_Source excerpt_.
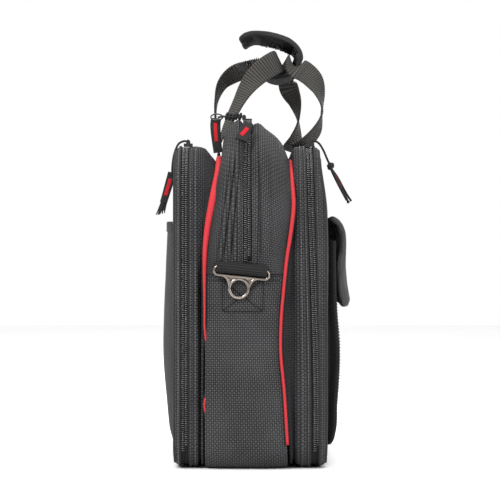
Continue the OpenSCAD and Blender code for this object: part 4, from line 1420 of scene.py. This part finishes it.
def grip():
    low, high = (v.y for v in box_mm("grip_wrap"))
    wrap_line = [(49.5, 431.5), (51.6, 424), (50.0, 415.5), (42, 408.5), (28, 405), (11, 405.5), (-4, 410),
                 (-17.5, 417.5)]
    wrap = slab_along_y("grip_wrap_pad", wrap_line, low, high, 4.8, PADDING, corner=9, rows=44, cols=44,
                        swing=(30, 20), late=3)
    place(puff(wrap, wrap_line, 2.2, 4.0, 1.6), "front_carry", "padding", "grip_wrap")
    flap_line = [(54.4, 422), (53.2, 431), (47.6, 439.5), (38, 445.6), (22, 450.2), (6, 451.6), (-4.6, 449.2),
                 (-11.6, 443.4)]
    top = slab_along_y("grip_flap_pad", flap_line, low, high, (4.6, 5.6), PADDING, corner=9, rows=36, cols=44,
                       swing=(5, 1))
    puff(top, flap_line, 2.2, 4.0, 1.6)
    place_bent(top, "front_carry", "wrap_flap", (54, 0, 425), (43, 0, 443), "padding", "grip_flap")
    rng = np.random.default_rng(12)
    verts, faces = capsule(2.4, 0.34, sides=5)
    inside = np.array([24.0, 0, 428.0])
    for name, line, body, t0, t1 in (("wrap_loops", wrap_line, "front_carry", 0.42, 0.60),
                                     ("flap_hooks", flap_line, "wrap_flap", 0.30, 0.66)):
        mid, t, side = swept_line(line, 80)
        side *= np.sign(np.sum((inside - mid) * side, axis=1))[:, None]
        placements = []
        for _ in range(1500):
            k = rng.uniform(int(t0 * 79), int(t1 * 79))
            i = int(k)
            a = unit(side[i] + rng.normal(0, 0.55, 3))
            b = unit(np.cross(a, [0.2, 1.0, 0.1]))
            p = mid[i] + side[i] * 3.2 + t[i] * (k - i) * 0.6 + [0, rng.uniform(low + 6, high - 6), 0]
            placements.append((p, a, b, np.cross(a, b)))
        place(copies(f"grip_{name}", verts, faces, placements, HOOK), body, "hook_tape")


handles()
grip()

# ---- floor ---------------------------------------------------------------

FLOOR_HALF = 4000
corners = [(x * FLOOR_HALF, y * FLOOR_HALF, 0) for x, y in ((-1, -1), (1, -1), (1, 1), (-1, 1))]
mesh_object("floor", corners, [(0, 1, 2, 3)], FLOOR)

_Goal_. Copy out the whole listing exactly as written.

_The response_.
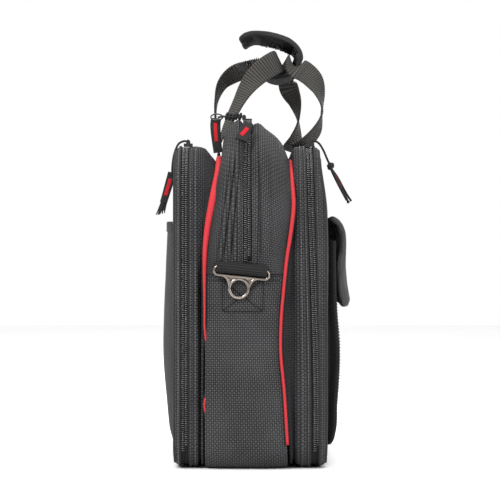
Continue the OpenSCAD and Blender code for this object: part 4, from line 1420 of scene.py. This part finishes it.
def grip():
    low, high = (v.y for v in box_mm("grip_wrap"))
    wrap_line = [(49.5, 431.5), (51.6, 424), (50.0, 415.5), (42, 408.5), (28, 405), (11, 405.5), (-4, 410),
                 (-17.5, 417.5)]
    wrap = slab_along_y("grip_wrap_pad", wrap_line, low, high, 4.8, PADDING, corner=9, rows=44, cols=44,
                        swing=(30, 20), late=3)
    place(puff(wrap, wrap_line, 2.2, 4.0, 1.6), "front_carry", "padding", "grip_wrap")
    flap_line = [(54.4, 422), (53.2, 431), (47.6, 439.5), (38, 445.6), (22, 450.2), (6, 451.6), (-4.6, 449.2),
                 (-11.6, 443.4)]
    top = slab_along_y("grip_flap_pad", flap_line, low, high, (4.6, 5.6), PADDING, corner=9, rows=36, cols=44,
                       swing=(5, 1))
    puff(top, flap_line, 2.2, 4.0, 1.6)
    place_bent(top, "front_carry", "wrap_flap", (54, 0, 425), (43, 0, 443), "padding", "grip_flap")
    rng = np.random.default_rng(12)
    verts, faces = capsule(2.4, 0.34, sides=5)
    inside = np.array([24.0, 0, 428.0])
    for name, line, body, t0, t1 in (("wrap_loops", wrap_line, "front_carry", 0.42, 0.60),
                                     ("flap_hooks", flap_line, "wrap_flap", 0.30, 0.66)):
        mid, t, side = swept_line(line, 80)
        side *= np.sign(np.sum((inside - mid) * side, axis=1))[:, None]
        placements = []
        for _ in range(1500):
            k = rng.uniform(int(t0 * 79), int(t1 * 79))
            i = int(k)
            a = unit(side[i] + rng.normal(0, 0.55, 3))
            b = unit(np.cross(a, [0.2, 1.0, 0.1]))
            p = mid[i] + side[i] * 3.2 + t[i] * (k - i) * 0.6 + [0, rng.uniform(low + 6, high - 6), 0]
            placements.append((p, a, b, np.cross(a, b)))
        place(copies(f"grip_{name}", verts, faces, placements, HOOK), body, "hook_tape")


handles()
grip()

# ---- floor ---------------------------------------------------------------

FLOOR_HALF = 4000
corners = [(x * FLOOR_HALF, y * FLOOR_HALF, 0) for x, y in ((-1, -1), (1, -1), (1, 1), (-1, 1))]
mesh_object("floor", corners, [(0, 1, 2, 3)], FLOOR)